Sunday, June 1, 2008

Is it fresh to pop?

wusspie: I am of the belief that an upturned shirt collar enhances one’s attractiveness and relative coolness. When I see a young gentleman with the collar on his shirt, usually of a polo variety, “popped,” he is generally accompanied by a beautiful girl wearing Ugg boots and/or a posse of similarly dressed males, all seemingly intelligent and certainly well-groomed. I have always wanted to be a “cool dude” and I think this is an appropriate first step in reaching that goal. Fresh, what do you think about my idea?


Bone Fresh: Wusspie. I understand your desire to be one of the “cool dudes,” and I recognize that you do need all the help that you can get on that front. So it makes sense for you to always be on the lookout for anything that might increase your social standing, however moderately. I'm not surprised that you've identified the popped collar as something that might attract attention when you’re out on the town.

And you’re right. It will attract attention. Everyone at the bar with even a modicum of intelligence (and not otherwise in an alcohol induced stupor making them unable to wipe their own drool from their lips and rendering them capable of thought rising only to the instinctive impulse for self-preservation) will immediately be able to identify you as a grade-A, unmitigated and unredeemable douche bag.

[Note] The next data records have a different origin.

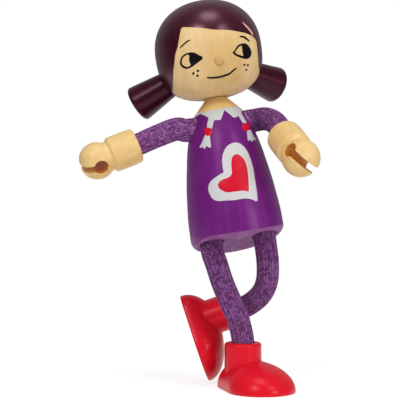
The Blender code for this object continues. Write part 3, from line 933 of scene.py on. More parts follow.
@dataclass(frozen=True)
class Viewpoint:
    """Where the photograph was taken from, looking along +Y."""

    spot: Triple = (-11.94, -350.0, 52.5)
    focal_pixels: float = 1260.0
    sensor: float = 36.0

    def build(self) -> None:
        """Set up the camera."""
        lens = bpy.data.cameras.new("photo_camera")
        lens.sensor_width = self.sensor
        lens.lens = self.focal_pixels * self.sensor / PHOTO_SIZE
        lens.clip_start, lens.clip_end = 0.01, 20.0
        camera = bpy.data.objects.new("photo_camera", lens)
        camera.location = Vector(self.spot) * MM
        camera.rotation_euler = (math.pi / 2, 0.0, 0.0)
        bpy.context.scene.collection.objects.link(camera)
        bpy.context.scene.camera = camera

    def sight(self, u: float, v: float) -> Vector:
        """The direction in which a pixel lies."""
        middle = PHOTO_SIZE / 2
        return Vector(((u - middle) / self.focal_pixels, 1.0, (middle - v) / self.focal_pixels)).normalized()


VIEWPOINT = Viewpoint()


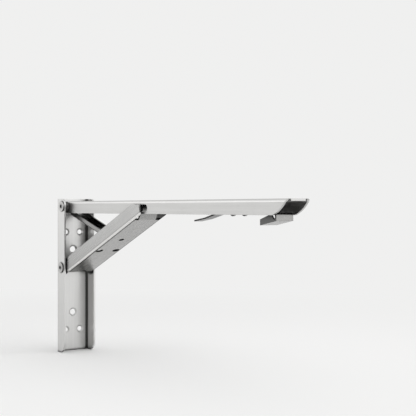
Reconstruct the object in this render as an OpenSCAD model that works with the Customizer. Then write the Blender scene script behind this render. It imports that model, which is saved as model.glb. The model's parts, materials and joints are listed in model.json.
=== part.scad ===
// Folding shelf bracket: a wall channel, a shelf arm hinged at its top, a channel strut that props
// the arm, a stay between the hinge and the strut, and a finger lever under the arm's tip.
// X points out from the wall, Y runs across the bracket and Z is up. The origin is on the wall
// face, in the middle of the screw pattern.

/* [Wall plate] */
// Overall width of the wall plate
plate_w = 30; // [28:0.2:36]
// How far the side flanges stand out from the wall
plate_depth = 14.6; // [14.2:0.2:18]
// Height of the hinge pin above the middle of the screw pattern
hinge_z = 65.6; // [60:0.2:85]
// Length of the plate below the middle of the screw pattern
plate_drop = 61.5; // [52:0.5:90]
// Sheet thickness of the wall plate
plate_t = 1.5; // [1.2:0.1:1.8]
// Height of the ears above the hinge pin
ear_rise = 6.5; // [5.6:0.1:9]

/* [Shelf arm] */
// Reach of the arm from the wall face to its tip
reach = 300; // [290:1:400]
// Height of the arm channel
arm_h = 10.3; // [9.6:0.1:10.4]
// Sheet thickness of the arm
arm_t = 1.5; // [1.2:0.1:1.6]
// Gap between the arm and the strut, each side
nest_gap = 1.5; // [1.2:0.1:2]

/* [Strut] */
// Height of the foot pivot below the hinge pin
foot_drop = 53.2; // [50:0.1:56]
// Distance from the foot pivot to the knee pin
strut_len = 130; // [118:0.5:150]
// Gap between the strut and the wall plate, each side
strut_gap = 0.5; // [0.3:0.1:0.8]
// Sheet thickness of the strut
strut_t = 1.5; // [1.2:0.1:1.5]
// Height of the strut channel
strut_h = 11.8; // [11:0.1:12.4]

/* [Stay link] */
// Distance from the foot pivot to the stay pivot, along the strut
stay_s = 72; // [66:0.5:76]
// Outer width of the stay link
stay_w = 12; // [9:0.2:12.4]

/* [Release lever] */
// Distance of the lever pivot from the wall
lever_x = 241; // [236:0.5:250]
// Width of the finger tray
tray_w = 14; // [11:0.2:15]
// Width of the lever's bar
bar_w = 8; // [7:0.2:9]

/* [Fasteners] */
// Diameter of the four small wall screw holes
screw_d = 4.2; // [3.6:0.1:5]
// Diameter of the two large wall screw holes
screw_big_d = 5.3; // [4.8:0.1:6]
// Diameter of the hinge rivet
hinge_d = 5; // [4:0.1:5]
// Diameter of the foot rivets
foot_d = 6; // [5:0.1:6.4]
// Diameter of the shelf screw holes
shelf_hole_d = 4.6; // [4:0.1:5.2]

/* [Hidden] */
$fn = 64;
steel = "silver";

// Clearances
run_gap = 0.05;   // radial, pin in hole
slip = 0.3;       // between parts that pass each other
rivet_gap = 0.4;  // between the hinge rivet and the arm's web above it
bar_gap = 0.25;   // between the lever's bar and the lowest point of the knee pin
cut = 1;          // how far a cutting shape runs past a face

// Wall plate
bend_r = 2.2;
corner_r = 9;
ear_r = 6;
edge_r = 1.5;
hole_dy = 13.4;
hole_dz = 86;
hole_big_dz = 55.4;
sink_depth = 0.8;
sink_rim = 1.1;

// Pins that carry the moving parts
hinge_x = 9.9;
foot_x = 8.4;
foot_z = hinge_z - foot_drop;
hinge = [hinge_x, 0, hinge_z];
foot = [foot_x, 0, foot_z];
head_t = 1;
head_d = 8.6;
inner_head_t = 0.9;
bore_d = 3;
bore_depth = 2.4;
bush_r = 4.2;

// Nested widths, from the outside in
plate_in = plate_w - 2 * plate_t;
strut_w = plate_in - 2 * strut_gap;
strut_in = strut_w - 2 * strut_t;
arm_w = strut_in - 2 * nest_gap;
arm_in = arm_w - 2 * arm_t;

// Arm section, heights measured from the hinge pin
arm_top = hinge_d / 2 + rivet_gap + arm_t;
arm_bottom = arm_top - arm_h;
arm_under = arm_top - arm_t;
arm_mid = (arm_top + arm_bottom) / 2;
tip_run = 13;
tip_r = 26;
lip_inset = 4;
lip_w = arm_w - 2 * lip_inset;
notch_w = 1.6;
notch_len = 4;
shelf_hole_x = 28;
shelf_hole_step = 40;
shelf_front_step = 21;
shelf_front_x = lever_x + shelf_front_step;
end_ease = 0.02;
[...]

Next time you see one of these “seemingly intelligent” males, clad in such ridiculous attire, take another close look at him. What you identify as intelligence is actually the completely baseless self-confidence that results from his own ignorance of the world and the customs of regular society. His is stupidity that goes beyond that which arises naturally in a person and is instead a result of active rejection of all forms of critical and independent thought. Only someone so actively oblivious would willingly sport a fashion so gaudy, useless, and consistently and uniformly derided by both the stylish and style-less.


Roamless Hudson: I think I agree with Fresh on this one. Just yesterday, I was chillin’ at the pool when I noticed a dude across the way gathering up his things to head off to somewhere even cooler. After he pulled on his polo shirt, he left his collar up, as if to say, “I don’t even know I’m supposed to unpop this piece of fabric.” What really got me on this one was that he carefully spent a few hours perfecting his neck tan, only to cover up the fruits of his strenuous and consuming labor. So, wusspie, keep the collar unpopped, if only to reap the rewards of your neck tan.

wusspie: Well, Roamless, you’ve just pointed out a positive aspect of the popped collar: functionality. During the summer months it can be used to deflect the harsh rays of the sun from the delicate skin on the back of your neck. In the winter it helps to block cold and bitter winds that can sap precious body heat. And to be perfectly honest, Fresh, you’re not always the first person I consult on matters of style… I was just hoping, in this case, to get an unbiased opinion from someone I consider trustworthy. I should have known better.

Bone Fresh: The fact that you don’t consult me on matters of style and the fact that you’ve even for the briefest of instants considered sporting the popped collar both speak to the same element of your character: you’re not always the brightest bulb in the box.

But, believe it or not, you’ve actually inadvertently stumbled upon the one legitimate reason for the popped collar. (I personally don’t believe it, but I guess even a blind squirrel finds a nut once in a while.) That is, protection from the elements. Indeed, the first recorded sightings of popped collars were upon tennis professionals who turned them up to prevent sunburned necks.

This limited functionality is not a justification for the popped collar in social situations however. After all, it is only after the sun has gone down that the collars come up. When was the last time you needed to protect your neck from UV rays while swilling cheap domestic beer from a thin plastic cup in a crowded meat-market? And I’m willing to bet that those who currently wear popped collars only play with balls far from the well manicured grass courts of Wimbledon.

You’re more than welcome to not take my advice and in fact, doing so would probably be doing everyone else a favor. They’ll know to avoid you at all costs, an option I regrettably never have.